Bunch, the first Black Secretary of the Smithsonian Institution, reflected on his family’s journey from slavery to leadership of one of the world’s leading museum and research institutions.

He described his grandfather as a sharecropper from North Carolina who spent ten years earning a college degree before attending dental school at Howard University and practising dentistry for five decades.

“I think he would be astonished,” Bunch said when asked what his grandfather would think of his achievements. “He’d be proud of America. Proud of a nation that can come out of slavery, and Jim Crow and Civil Rights, to basically say, ‘It’s possible for someone like me to be part of this amazing group called the Smithsonian.'”

Bunch also recalled the challenge of creating the National Museum of African American History and Culture, saying he wanted it to tell not only the story of African Americans but also the story of the United States.

“I realised that this was an opportunity not to build an African American museum like I would’ve done it 40 years ago, but to basically say, ‘This is a story of a community, but it’s also the story of a nation,'” he said.

One of the museum’s greatest successes, he said, came through a nationwide effort to preserve family heirlooms and historical artefacts that had never entered public collections.

Bunch said the project gathered around 40,000 objects, with roughly 70 per cent coming from “basements, trunks and attics of people’s homes.”

“People trusted us,” he said. “You’re not building a museum. You’re holding people’s culture, people’s hands, people’s hopes in your hands.”

Reflecting on America’s deep political divisions, Bunch said museums have an important role in helping citizens understand complexity rather than seek simplistic answers.
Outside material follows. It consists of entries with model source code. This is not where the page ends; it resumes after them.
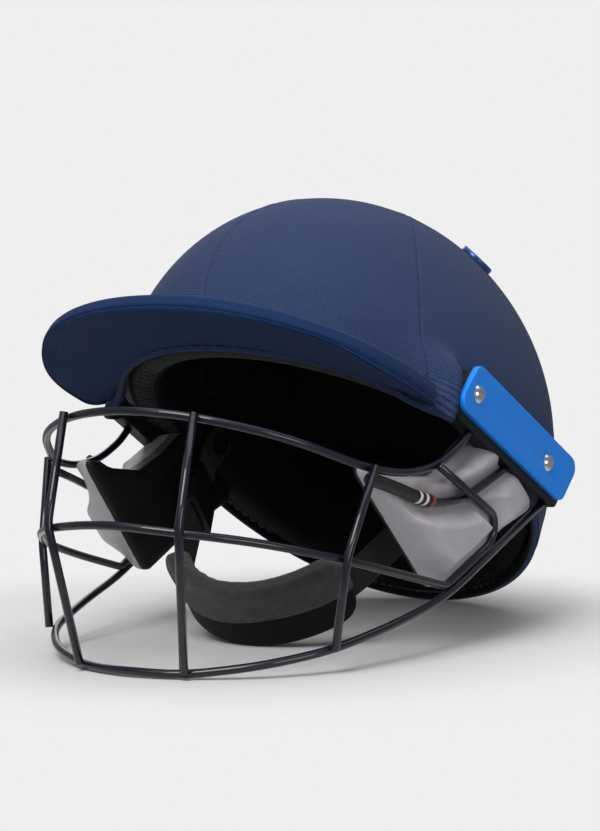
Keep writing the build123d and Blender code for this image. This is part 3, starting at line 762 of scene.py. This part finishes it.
edge_samples = 25
pressing = []
for name in (*long_bars, "side_bar_left", "bar_sleeve"):
    mesh = nodes[name].data
    spots = np.empty(len(mesh.vertices) * 3)
    mesh.vertices.foreach_get("co", spots)
    spots = upright(spots.reshape(-1, 3))
    edges = np.empty(len(mesh.edges) * 2, int)
    mesh.edges.foreach_get("vertices", edges)
    starts_at, ends_at = spots[edges.reshape(-1, 2)].transpose(1, 0, 2)
    for share in np.linspace(0, 1, edge_samples):
        pressing.append(starts_at + (ends_at - starts_at) * share)
pressing = (np.concatenate(pressing) - cheek_origin) @ cheek_axes.T
near_along, near_up, cell_size = 95, 70, (1.2, 1.2, 0.8)
near = (np.abs(pressing[:, :2]) < (near_along, near_up)).all(1) & (pressing[:, 2] > 0)
pressing = pressing[near]
cells = np.round(pressing / cell_size).astype(int)
pressing = pressing[np.unique(cells, axis=0, return_index=True)[1]]
bar_gap, puff_curve, puff_rise, press_blend = 0.4, 4.5, 7.0, 3
cheek_roll, cheek_edge_share, block_size = 9.0, 0.20, 500
wrinkle_height, wrinkle_reach, wrinkle_roll = 0.18, 3, 8


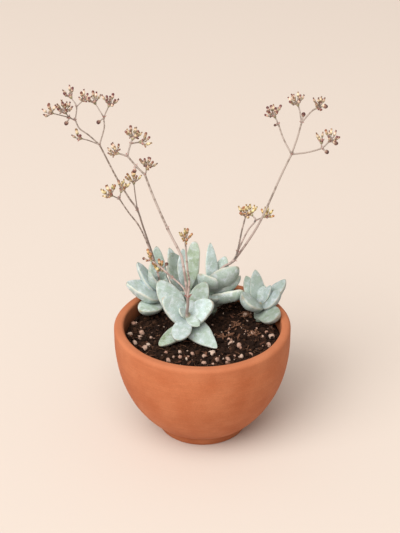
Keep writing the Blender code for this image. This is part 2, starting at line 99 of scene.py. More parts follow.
def settle(tree: bpy.types.NodeTree, node: bpy.types.Node, settings: dict) -> None:
    """Sets a node's inputs and its own properties.

    Args:
        tree: the node tree that it is in.
        node: the node.
        settings: numbers, hex colours or outputs by input name or number, or values by property.
    """
    for key, value in settings.items():
        if isinstance(value, Socket):
            tree.links.new(value, node.inputs[key])
        elif isinstance(key, str) and hasattr(node, key):
            setattr(node, key, value)
        else:
            node.inputs[key].default_value = linear(value) if isinstance(value, str) else value


def add_node(tree: bpy.types.NodeTree, kind: str, settings: dict, stops: tuple = ()) -> bpy.types.Node:
    """Adds one node.

    Args:
        tree: the material's node tree.
        kind: the node's type, without its ShaderNode prefix.
        settings: what its inputs and properties are, as settle takes them.
        stops: a colour ramp's places and hex colours.

    Returns:
        The new node.
    """
    node = tree.nodes.new("ShaderNode" + kind)
    settle(tree, node, settings)
    for number, (place, colour) in enumerate(stops):
        ramp = node.color_ramp.elements
        element = ramp[number] if number < len(ramp) else ramp.new(place)
        element.position = place
        element.color = linear(colour)
    return node


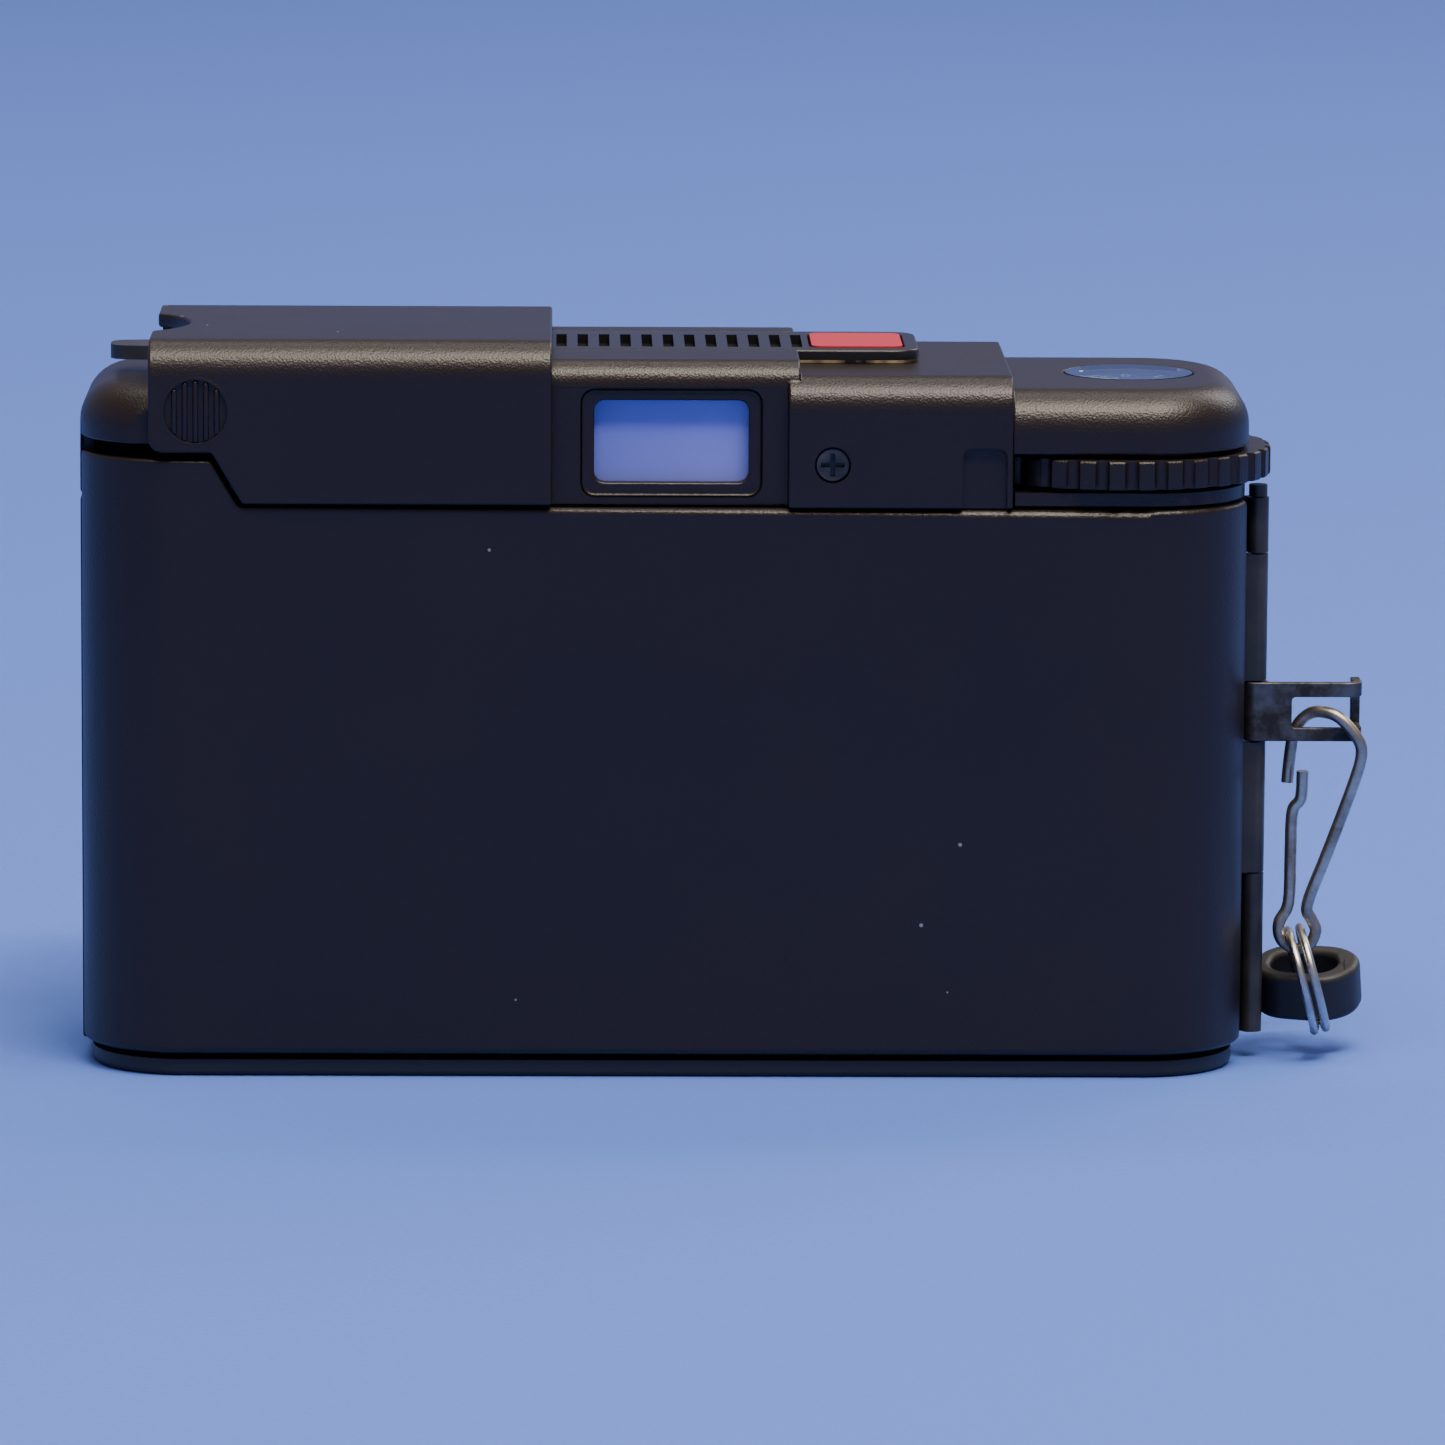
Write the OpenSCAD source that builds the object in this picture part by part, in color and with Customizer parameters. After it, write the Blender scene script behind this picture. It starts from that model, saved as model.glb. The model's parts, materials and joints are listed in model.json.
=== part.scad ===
// Compact 35 mm camera with a sliding clamshell cover, shown with the cover open.
// It stands on z = 0 with its back towards -Y, its lens towards +Y and its hinge on +X.
// The origin is under the middle of the body, on the face that it rests on.

/* [Body] */
// Width of the body across its rounded ends
body_w = 100; // [98:1:120]
// Depth of the body from the back door to the front panel
body_d = 29; // [28:0.5:35]
// Height of the back door's main panel
core_h = 47.2; // [46:0.1:57]
// Radius of the four upright corners
corner_r = 9; // [8:0.5:10]
// Wall of the moulded shells
shell_wall = 1.3; // [1.1:0.1:1.4]
// Thickness of the base plate
base_t = 1.5; // [1.4:0.1:1.8]
// Gap between the base plate and the shells above it
base_gap = 0.5; // [0.3:0.1:0.8]

/* [Top] */
// Height of the domed ends above the back door
dome_h = 10; // [9:0.5:12]
// Height of the release block above the domed ends
block_step = 1.2; // [0.8:0.1:1.6]
// Height of the ribbed strip above the release block
strip_t = 1.2; // [1:0.1:1.5]
// Depth of the ribbed strip, back to front
strip_d = 13.7; // [12:0.1:15]
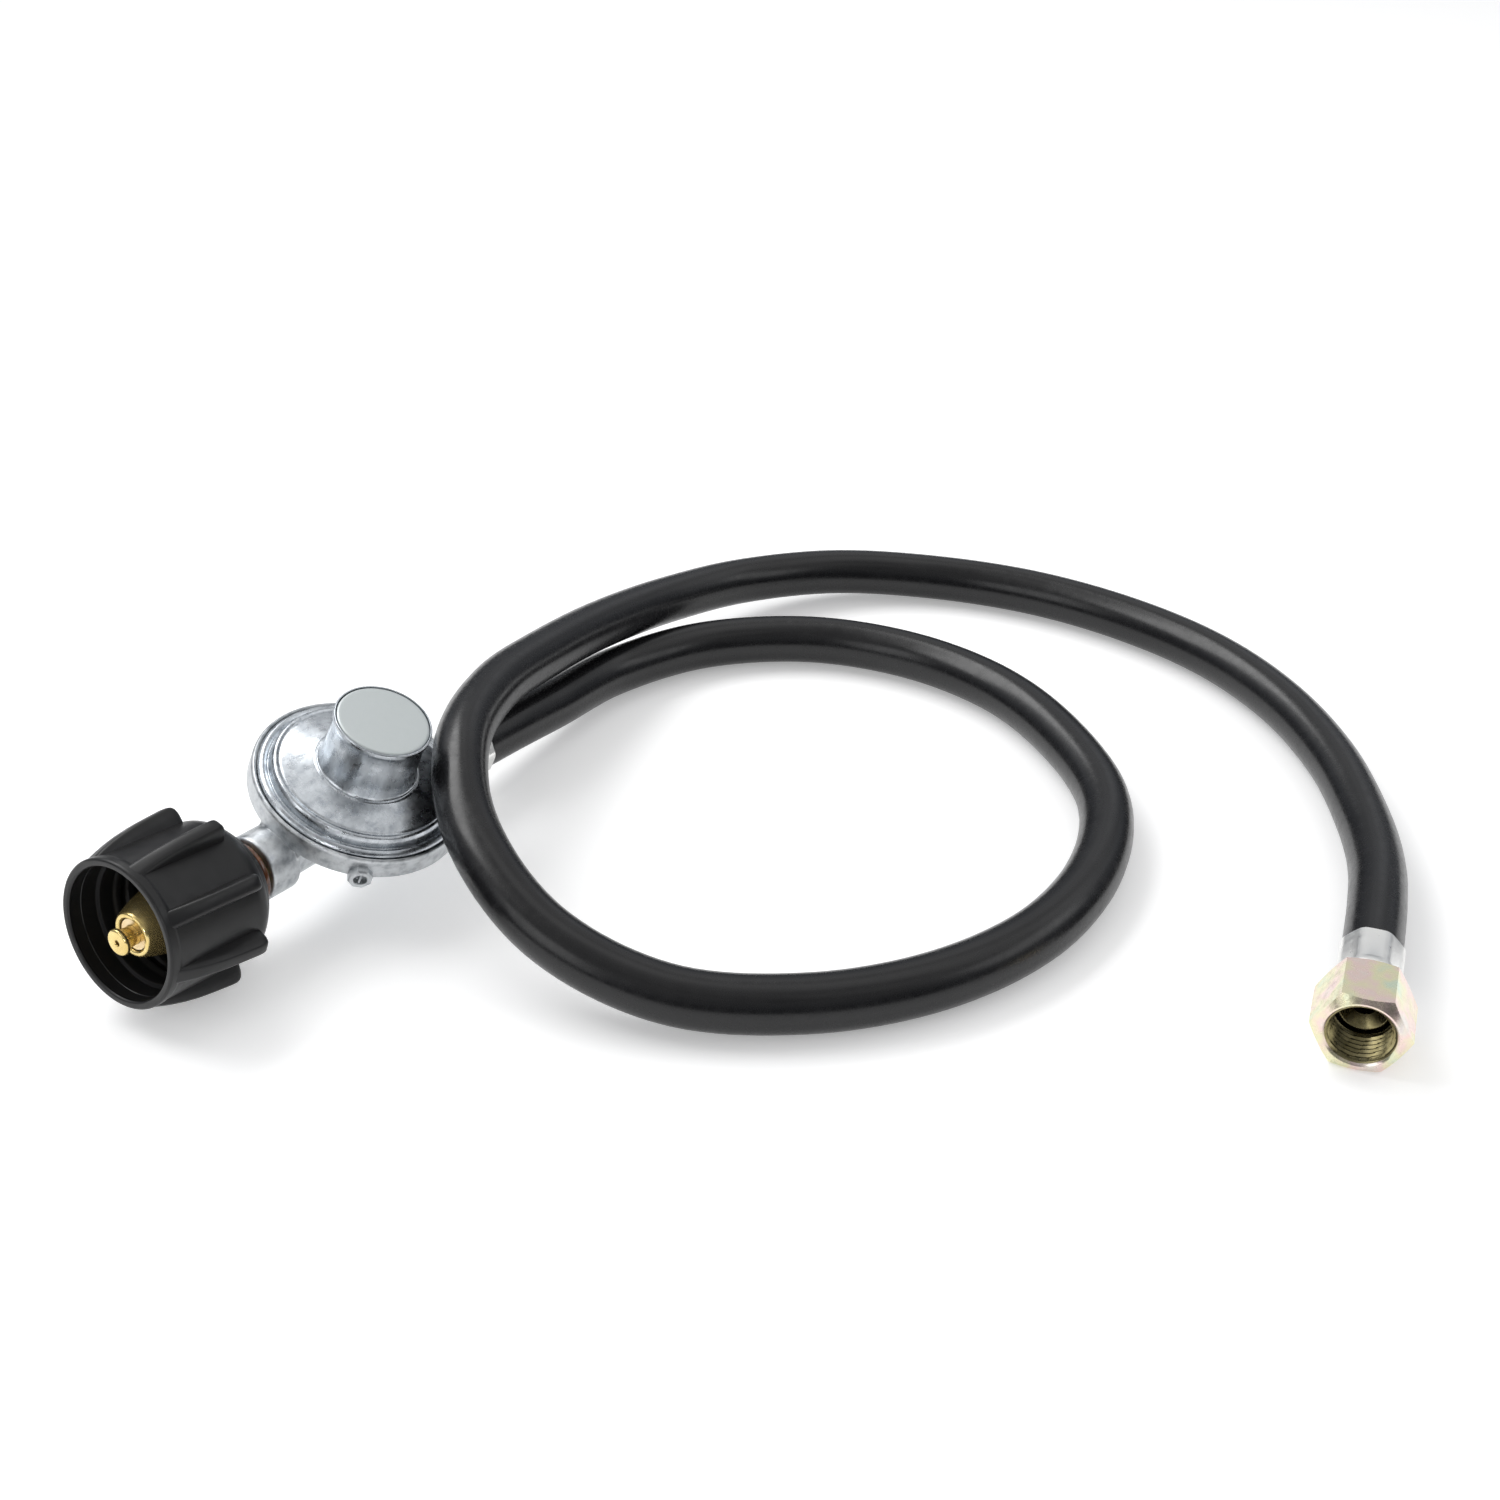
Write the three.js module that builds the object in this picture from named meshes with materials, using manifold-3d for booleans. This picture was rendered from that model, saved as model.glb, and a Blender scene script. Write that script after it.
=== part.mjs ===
// Propane regulator with its bottle coupling, rubber hose and flare swivel.
// Millimetres, +Z up. The origin is on the surface that the object lies on, below the middle
// of the regulator and its bottle coupling. +X runs from the bottle side to the hose side.
import * as THREE from 'three';
import * as BufferGeometryUtils from 'three/addons/utils/BufferGeometryUtils.js';
import Module from 'manifold-3d';

const wasm = await Module();
wasm.setup();

// ---------- driving dimensions ----------
const GAP = 0.3; // between neighbours that touch or screw together

// How the object lies: the axis falls towards the hose and the tower leans over.
const AXIS_FALL_DEG = 4.1;
const TOWER_LEAN_DEG = 23.9;
const NUT_DROOP_DEG = 4.4; // the loose coupling nut tips on its nipple
const NUT_REST_X = -67.15; // where the middle of the nut's front face stands
const NUT_REST_Z = 28.3;
const REST_Y = 4.66;
const NUT_PIVOT = 32; // from the nut's front face to where its axis crosses the nipple's

// Regulator, in its own frame: x along the gas path, z up the tower.
const NUT_FRONT = -83.3; // the coupling's front plane
const COLLAR_FRONT = -38.2;
const COLLAR_BACK = -28.3;
const COLLAR_R = 9.6;
const BAND_R = 30.9; // rolled rim that clamps the bonnet
const BAND_LOW = 7.8;
const BAND_TOP = 15.0;
const TOWER_TOP = 38.4;
const TOWER_R = 13.78;
const OUTLET_FACE = 36;
const OUTLET_FERRULE_END = 54;
const PIN_X = 8; // lever pivot
const PIN_Z = 4.6;

// Bottle coupling nut, along its own axis from the front face.
const NUT_R = 20.6;
const NUT_MOUTH_R = 18.4;
const NUT_RIB_COUNT = 8;
const NUT_RIB_FIRST_DEG = 16;
const NUT_RIB_WIDTH = 4.6;
const NUT_THREAD_PITCH = 4.23;
const NUT_HOLE_R = 8.8;

// Hose and its far fitting.
const HOSE_D = 16;
const FITTING_MOUTH = [90, -266, 11.2];
const FITTING_HEADING_DEG = -166;
// Middle of the hose from the outlet ferrule to the far fitting, as it lies: out along the
// surface, round a loop, up over the edge of the regulator and over itself, then round again.
const HOSE_ROUTE = [
  [70.0, 4.7, 16.1], [88.0, 4.7, 14.6], [107.0, 5.0, 12.4], [142.0, 5.2, 9.2],
  [175.0, -8.0, 8.3], [199.0, -36.0, 8.1], [208.0, -71.0, 8.1], [203.0, -107.0, 8.1],
  [185.0, -139.0, 8.1], [159.0, -165.0, 8.1], [125.5, -178.0, 8.1], [89.0, -178.5, 8.1],
  [55.0, -165.5, 8.1], [27.5, -141.5, 8.2], [9.0, -110.5, 10.3], [4.0, -75.5, 19.0],
  [16.0, -42.0, 31.0], [39.5, -18.5, 38.0], [72.0, -2.5, 36.8], [108.0, 5.5, 31.6],
  [144.0, 10.0, 25.4], [180.0, 9.5, 19.2], [215.0, 2.0, 14.0], [245.5, -18.0, 10.6],
  [265.5, -48.0, 8.3], [274.5, -83.5, 8.1], [274.0, -120.5, 8.1], [265.0, -156.0, 8.1],
  [246.5, -187.5, 8.1], [221.0, -213.5, 8.1], [191.5, -233.5, 8.3], [169.0, -244.5, 9.3],
  [150.0, -250.7, 10.5], [125.4, -257.2, 11.2],
];
const HOSE_STEPS = 64;
const FLARE_NUT_AF = 22.2;
const FLARE_NUT_LENGTH = 18.5;
const FLARE_THREAD_R = 8.5;
const FLARE_THREAD_PITCH = 1.7;
const FERRULE_LENGTH = 15;
const FERRULE_AF = 17.0;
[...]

“I think the Smithsonian, in some ways, is the glue that helps hold a nation together,” he said. “The Smithsonian gives you ambiguity. It helps you understand complexity, nuance, subtlety, debate.”

He added that helping people become comfortable with differing interpretations of history could strengthen democracy itself.

“If you could help people feel comfortable with ambiguity, then you could help a nation move forward,” he said.

Founded in 1846, the Smithsonian Institution is the world’s largest museum, education and research complex, comprising 21 museums, the National Zoo and numerous research centres. It preserves millions of artefacts documenting American history, science, culture and innovation.